#### What the task asks:
Begin with the first line of the entries below and reproduce each line exactly, ending with the line that holds "DOME_TOP = 0.1240".

#### Available records:
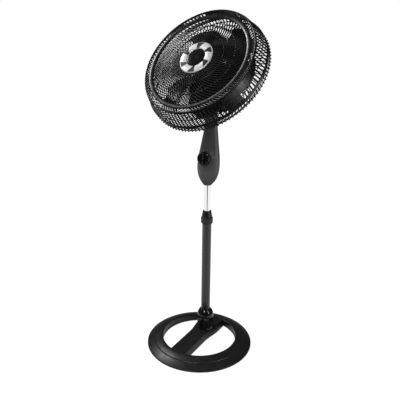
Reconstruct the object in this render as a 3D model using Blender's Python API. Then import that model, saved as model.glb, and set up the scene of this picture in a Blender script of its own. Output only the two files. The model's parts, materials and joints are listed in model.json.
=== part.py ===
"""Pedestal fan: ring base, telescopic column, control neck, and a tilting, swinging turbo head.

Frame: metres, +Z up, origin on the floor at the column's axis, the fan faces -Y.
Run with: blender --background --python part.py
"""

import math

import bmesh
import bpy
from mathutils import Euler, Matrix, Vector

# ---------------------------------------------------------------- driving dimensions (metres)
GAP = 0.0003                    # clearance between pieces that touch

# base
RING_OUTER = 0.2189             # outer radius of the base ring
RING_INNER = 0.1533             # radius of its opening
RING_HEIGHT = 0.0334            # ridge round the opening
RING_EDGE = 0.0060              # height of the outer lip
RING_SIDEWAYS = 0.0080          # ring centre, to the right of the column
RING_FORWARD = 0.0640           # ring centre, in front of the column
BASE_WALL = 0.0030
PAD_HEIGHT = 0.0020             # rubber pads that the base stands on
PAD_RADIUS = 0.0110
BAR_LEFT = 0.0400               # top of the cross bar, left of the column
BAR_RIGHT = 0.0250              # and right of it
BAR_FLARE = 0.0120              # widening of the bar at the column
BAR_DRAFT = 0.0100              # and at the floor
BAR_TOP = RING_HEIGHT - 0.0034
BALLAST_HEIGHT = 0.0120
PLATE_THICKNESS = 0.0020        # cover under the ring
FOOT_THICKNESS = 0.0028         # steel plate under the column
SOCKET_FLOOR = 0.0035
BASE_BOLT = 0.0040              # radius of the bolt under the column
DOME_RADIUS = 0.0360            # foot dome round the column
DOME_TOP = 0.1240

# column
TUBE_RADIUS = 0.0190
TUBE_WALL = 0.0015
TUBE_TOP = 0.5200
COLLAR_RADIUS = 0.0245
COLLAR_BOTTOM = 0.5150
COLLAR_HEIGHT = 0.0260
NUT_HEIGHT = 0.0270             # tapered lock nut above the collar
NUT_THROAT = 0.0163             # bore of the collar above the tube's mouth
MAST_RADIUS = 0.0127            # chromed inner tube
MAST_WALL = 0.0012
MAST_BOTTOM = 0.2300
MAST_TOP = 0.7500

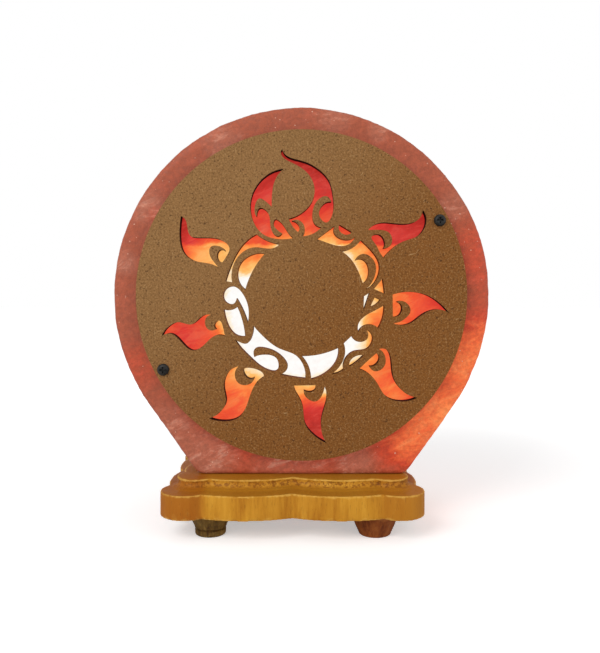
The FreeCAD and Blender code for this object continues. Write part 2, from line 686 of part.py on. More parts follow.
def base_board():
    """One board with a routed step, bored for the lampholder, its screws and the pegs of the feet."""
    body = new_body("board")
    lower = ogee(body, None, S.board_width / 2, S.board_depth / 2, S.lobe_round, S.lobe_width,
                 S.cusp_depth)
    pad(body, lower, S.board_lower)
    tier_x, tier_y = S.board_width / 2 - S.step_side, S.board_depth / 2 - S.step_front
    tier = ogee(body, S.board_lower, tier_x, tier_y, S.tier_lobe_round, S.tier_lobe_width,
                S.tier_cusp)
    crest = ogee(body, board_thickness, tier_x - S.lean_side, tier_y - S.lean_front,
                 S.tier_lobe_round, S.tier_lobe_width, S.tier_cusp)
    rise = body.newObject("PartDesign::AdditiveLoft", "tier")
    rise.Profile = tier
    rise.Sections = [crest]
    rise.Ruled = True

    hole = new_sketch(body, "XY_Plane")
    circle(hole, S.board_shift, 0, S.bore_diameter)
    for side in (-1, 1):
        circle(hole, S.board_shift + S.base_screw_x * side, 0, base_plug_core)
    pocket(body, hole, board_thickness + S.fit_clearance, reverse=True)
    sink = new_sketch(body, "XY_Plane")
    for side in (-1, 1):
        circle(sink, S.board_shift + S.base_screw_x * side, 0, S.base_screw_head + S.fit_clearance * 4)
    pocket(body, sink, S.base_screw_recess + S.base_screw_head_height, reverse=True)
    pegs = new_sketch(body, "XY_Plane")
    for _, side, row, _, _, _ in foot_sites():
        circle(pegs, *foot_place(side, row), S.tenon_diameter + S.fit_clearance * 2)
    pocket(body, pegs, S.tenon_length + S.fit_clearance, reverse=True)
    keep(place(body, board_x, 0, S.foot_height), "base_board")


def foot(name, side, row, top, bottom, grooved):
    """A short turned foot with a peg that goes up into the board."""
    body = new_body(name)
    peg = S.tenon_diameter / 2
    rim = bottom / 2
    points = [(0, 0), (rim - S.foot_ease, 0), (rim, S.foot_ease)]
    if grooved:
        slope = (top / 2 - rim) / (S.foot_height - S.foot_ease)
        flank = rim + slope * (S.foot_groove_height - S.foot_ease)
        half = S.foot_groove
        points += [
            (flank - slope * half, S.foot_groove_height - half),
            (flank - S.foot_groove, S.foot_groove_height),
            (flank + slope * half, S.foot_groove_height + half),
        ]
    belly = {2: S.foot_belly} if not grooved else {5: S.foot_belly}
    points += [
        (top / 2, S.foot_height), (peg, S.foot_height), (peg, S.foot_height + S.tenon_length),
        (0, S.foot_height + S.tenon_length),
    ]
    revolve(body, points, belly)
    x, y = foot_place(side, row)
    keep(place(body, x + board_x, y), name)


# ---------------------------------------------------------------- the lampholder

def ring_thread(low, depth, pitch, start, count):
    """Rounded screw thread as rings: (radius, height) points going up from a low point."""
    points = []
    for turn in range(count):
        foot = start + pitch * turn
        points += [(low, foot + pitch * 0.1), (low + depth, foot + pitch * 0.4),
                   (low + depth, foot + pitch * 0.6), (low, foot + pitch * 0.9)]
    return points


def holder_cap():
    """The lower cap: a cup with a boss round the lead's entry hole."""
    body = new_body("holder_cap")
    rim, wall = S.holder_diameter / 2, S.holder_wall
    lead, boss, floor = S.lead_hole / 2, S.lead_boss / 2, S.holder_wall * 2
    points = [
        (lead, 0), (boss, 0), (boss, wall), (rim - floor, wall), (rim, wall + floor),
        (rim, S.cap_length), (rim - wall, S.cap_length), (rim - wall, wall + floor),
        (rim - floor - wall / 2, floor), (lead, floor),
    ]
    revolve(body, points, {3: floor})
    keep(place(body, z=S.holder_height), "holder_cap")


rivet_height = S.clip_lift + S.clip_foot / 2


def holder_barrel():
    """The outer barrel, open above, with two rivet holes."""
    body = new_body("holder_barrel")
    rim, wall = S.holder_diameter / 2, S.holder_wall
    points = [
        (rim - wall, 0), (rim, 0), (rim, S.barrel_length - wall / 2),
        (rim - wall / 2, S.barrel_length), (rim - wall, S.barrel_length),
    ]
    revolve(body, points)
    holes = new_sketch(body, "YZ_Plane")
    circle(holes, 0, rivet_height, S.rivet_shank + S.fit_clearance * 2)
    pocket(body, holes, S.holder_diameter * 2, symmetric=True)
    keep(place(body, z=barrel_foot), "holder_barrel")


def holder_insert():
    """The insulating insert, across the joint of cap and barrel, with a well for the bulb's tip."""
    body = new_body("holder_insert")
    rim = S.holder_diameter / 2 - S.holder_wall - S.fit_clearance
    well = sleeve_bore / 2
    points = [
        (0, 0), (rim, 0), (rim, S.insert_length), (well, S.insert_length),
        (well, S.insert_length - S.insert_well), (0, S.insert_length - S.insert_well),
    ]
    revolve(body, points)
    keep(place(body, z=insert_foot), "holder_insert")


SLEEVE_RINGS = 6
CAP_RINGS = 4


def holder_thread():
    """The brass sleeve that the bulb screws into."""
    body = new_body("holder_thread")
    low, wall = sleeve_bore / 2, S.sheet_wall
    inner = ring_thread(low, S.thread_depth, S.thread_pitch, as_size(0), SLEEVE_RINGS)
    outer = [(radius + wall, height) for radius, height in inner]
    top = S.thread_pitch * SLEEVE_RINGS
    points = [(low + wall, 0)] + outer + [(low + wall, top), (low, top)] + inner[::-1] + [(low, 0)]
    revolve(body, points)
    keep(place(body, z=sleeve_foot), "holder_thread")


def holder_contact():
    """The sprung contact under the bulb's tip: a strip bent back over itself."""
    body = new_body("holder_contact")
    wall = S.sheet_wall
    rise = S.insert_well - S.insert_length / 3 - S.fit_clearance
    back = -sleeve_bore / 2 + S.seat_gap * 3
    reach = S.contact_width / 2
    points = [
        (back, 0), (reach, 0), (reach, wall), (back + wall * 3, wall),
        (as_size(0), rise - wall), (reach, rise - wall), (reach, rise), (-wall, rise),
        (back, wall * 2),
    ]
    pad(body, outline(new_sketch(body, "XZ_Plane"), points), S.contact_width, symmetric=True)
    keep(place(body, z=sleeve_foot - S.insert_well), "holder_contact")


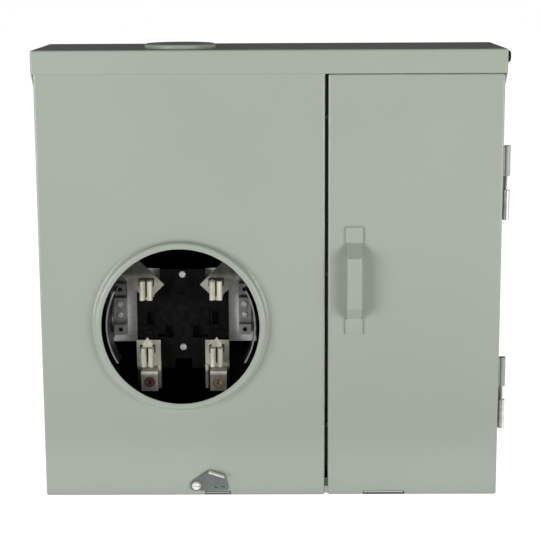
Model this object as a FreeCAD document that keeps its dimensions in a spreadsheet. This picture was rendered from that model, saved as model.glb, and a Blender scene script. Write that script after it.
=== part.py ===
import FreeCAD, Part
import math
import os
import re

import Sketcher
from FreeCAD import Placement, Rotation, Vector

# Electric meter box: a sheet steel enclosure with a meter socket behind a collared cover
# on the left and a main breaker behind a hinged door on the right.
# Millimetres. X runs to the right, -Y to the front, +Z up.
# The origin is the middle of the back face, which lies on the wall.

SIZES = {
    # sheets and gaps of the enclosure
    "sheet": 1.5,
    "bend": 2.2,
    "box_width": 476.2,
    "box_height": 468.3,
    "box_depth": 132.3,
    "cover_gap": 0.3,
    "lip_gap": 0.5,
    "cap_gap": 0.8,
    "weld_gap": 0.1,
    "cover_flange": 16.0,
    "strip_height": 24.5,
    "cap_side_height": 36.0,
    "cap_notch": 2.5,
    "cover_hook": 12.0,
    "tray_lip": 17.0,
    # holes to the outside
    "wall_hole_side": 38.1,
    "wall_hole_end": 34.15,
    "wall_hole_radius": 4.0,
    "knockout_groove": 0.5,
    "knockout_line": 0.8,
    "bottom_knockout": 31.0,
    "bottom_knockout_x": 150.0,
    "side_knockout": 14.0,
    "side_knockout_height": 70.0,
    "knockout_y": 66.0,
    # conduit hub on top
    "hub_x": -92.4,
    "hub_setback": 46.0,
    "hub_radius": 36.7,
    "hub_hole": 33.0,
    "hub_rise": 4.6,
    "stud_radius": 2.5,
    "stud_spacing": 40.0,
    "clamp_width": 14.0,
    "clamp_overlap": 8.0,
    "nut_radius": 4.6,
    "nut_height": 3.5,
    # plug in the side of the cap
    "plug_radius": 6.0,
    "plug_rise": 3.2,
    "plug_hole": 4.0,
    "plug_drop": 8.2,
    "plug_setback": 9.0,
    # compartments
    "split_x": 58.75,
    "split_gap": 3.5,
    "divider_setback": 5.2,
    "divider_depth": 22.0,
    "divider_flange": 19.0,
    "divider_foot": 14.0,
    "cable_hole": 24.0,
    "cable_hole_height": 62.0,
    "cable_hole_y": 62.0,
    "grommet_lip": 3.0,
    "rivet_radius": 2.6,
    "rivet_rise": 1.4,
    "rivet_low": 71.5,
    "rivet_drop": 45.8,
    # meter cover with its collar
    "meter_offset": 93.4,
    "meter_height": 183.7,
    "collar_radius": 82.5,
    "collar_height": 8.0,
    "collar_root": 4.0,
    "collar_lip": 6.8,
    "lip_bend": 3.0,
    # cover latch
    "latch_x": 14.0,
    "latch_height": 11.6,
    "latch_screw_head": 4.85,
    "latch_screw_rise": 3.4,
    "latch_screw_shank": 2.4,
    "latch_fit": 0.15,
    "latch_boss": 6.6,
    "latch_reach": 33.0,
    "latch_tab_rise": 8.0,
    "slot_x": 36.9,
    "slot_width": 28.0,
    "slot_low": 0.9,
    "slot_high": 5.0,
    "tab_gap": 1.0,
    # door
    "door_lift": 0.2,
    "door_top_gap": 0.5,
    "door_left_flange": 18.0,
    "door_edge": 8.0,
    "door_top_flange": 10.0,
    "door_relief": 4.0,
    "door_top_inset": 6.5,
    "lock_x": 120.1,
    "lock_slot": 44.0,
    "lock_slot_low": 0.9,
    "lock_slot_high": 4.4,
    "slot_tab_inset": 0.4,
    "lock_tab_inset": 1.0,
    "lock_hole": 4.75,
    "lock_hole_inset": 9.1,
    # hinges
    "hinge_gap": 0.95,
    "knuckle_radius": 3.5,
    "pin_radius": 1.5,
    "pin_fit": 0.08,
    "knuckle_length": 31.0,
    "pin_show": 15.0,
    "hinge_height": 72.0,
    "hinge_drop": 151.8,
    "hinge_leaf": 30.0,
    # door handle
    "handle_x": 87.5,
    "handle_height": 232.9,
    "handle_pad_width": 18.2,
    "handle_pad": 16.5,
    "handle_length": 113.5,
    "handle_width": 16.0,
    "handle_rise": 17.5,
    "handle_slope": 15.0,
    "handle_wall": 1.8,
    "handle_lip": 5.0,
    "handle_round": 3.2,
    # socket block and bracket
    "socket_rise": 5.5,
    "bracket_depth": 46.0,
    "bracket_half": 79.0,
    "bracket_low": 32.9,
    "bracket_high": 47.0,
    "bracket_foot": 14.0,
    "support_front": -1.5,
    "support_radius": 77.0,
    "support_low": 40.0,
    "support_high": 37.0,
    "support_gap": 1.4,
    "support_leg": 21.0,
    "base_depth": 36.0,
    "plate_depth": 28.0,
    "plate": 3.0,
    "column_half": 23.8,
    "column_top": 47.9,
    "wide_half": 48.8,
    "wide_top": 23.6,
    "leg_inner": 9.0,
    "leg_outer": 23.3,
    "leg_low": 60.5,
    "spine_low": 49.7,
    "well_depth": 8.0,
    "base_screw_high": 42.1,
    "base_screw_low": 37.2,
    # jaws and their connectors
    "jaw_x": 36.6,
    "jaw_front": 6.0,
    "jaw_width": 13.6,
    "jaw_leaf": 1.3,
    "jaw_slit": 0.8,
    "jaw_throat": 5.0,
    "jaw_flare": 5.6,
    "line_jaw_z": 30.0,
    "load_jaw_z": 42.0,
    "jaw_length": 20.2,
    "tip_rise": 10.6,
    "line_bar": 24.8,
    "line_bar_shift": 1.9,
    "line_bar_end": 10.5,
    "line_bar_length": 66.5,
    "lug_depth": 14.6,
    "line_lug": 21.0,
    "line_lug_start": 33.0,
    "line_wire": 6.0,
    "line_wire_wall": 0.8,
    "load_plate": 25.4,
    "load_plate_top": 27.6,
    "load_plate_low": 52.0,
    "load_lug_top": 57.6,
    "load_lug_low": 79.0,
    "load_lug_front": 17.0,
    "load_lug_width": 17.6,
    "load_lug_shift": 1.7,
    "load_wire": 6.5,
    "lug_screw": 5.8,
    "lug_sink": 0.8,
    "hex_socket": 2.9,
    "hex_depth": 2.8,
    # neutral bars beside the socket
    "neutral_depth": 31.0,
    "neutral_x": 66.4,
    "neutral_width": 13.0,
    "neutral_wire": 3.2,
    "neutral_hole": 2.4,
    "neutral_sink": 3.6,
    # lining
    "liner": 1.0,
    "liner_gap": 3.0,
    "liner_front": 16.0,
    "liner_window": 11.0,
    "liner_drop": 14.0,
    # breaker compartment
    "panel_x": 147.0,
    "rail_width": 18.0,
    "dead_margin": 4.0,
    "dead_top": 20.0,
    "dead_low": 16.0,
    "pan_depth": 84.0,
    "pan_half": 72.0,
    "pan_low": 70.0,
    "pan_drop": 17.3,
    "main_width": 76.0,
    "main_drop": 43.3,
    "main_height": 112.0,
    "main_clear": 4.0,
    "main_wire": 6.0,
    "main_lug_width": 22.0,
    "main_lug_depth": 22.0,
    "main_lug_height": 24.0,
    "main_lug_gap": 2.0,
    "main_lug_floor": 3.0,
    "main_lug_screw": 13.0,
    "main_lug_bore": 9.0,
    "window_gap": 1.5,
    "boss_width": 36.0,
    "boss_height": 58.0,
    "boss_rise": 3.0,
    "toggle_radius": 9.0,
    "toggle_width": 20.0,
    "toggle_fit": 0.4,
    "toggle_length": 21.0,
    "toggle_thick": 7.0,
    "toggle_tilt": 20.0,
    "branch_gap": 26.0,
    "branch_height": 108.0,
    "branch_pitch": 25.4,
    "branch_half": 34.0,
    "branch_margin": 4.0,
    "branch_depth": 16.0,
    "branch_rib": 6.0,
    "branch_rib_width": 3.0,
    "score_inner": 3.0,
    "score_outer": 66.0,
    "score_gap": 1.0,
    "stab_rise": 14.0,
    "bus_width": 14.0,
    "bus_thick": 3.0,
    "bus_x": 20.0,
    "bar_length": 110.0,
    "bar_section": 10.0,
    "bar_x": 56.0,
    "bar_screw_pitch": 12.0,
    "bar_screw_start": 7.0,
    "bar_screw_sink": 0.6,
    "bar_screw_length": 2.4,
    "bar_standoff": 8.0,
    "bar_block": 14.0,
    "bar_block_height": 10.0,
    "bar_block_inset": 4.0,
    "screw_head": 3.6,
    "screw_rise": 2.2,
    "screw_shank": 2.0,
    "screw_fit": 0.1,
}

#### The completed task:
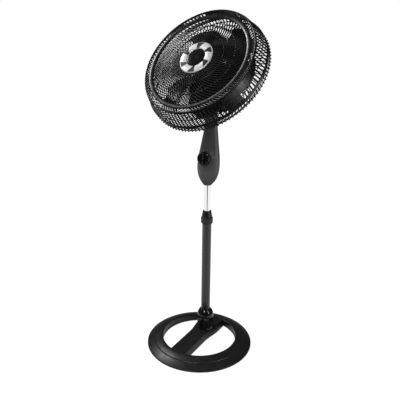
Reconstruct the object in this render as a 3D model using Blender's Python API. Then import that model, saved as model.glb, and set up the scene of this picture in a Blender script of its own. Output only the two files. The model's parts, materials and joints are listed in model.json.
=== part.py ===
"""Pedestal fan: ring base, telescopic column, control neck, and a tilting, swinging turbo head.

Frame: metres, +Z up, origin on the floor at the column's axis, the fan faces -Y.
Run with: blender --background --python part.py
"""

import math

import bmesh
import bpy
from mathutils import Euler, Matrix, Vector

# ---------------------------------------------------------------- driving dimensions (metres)
GAP = 0.0003                    # clearance between pieces that touch

# base
RING_OUTER = 0.2189             # outer radius of the base ring
RING_INNER = 0.1533             # radius of its opening
RING_HEIGHT = 0.0334            # ridge round the opening
RING_EDGE = 0.0060              # height of the outer lip
RING_SIDEWAYS = 0.0080          # ring centre, to the right of the column
RING_FORWARD = 0.0640           # ring centre, in front of the column
BASE_WALL = 0.0030
PAD_HEIGHT = 0.0020             # rubber pads that the base stands on
PAD_RADIUS = 0.0110
BAR_LEFT = 0.0400               # top of the cross bar, left of the column
BAR_RIGHT = 0.0250              # and right of it
BAR_FLARE = 0.0120              # widening of the bar at the column
BAR_DRAFT = 0.0100              # and at the floor
BAR_TOP = RING_HEIGHT - 0.0034
BALLAST_HEIGHT = 0.0120
PLATE_THICKNESS = 0.0020        # cover under the ring
FOOT_THICKNESS = 0.0028         # steel plate under the column
SOCKET_FLOOR = 0.0035
BASE_BOLT = 0.0040              # radius of the bolt under the column
DOME_RADIUS = 0.0360            # foot dome round the column
DOME_TOP = 0.1240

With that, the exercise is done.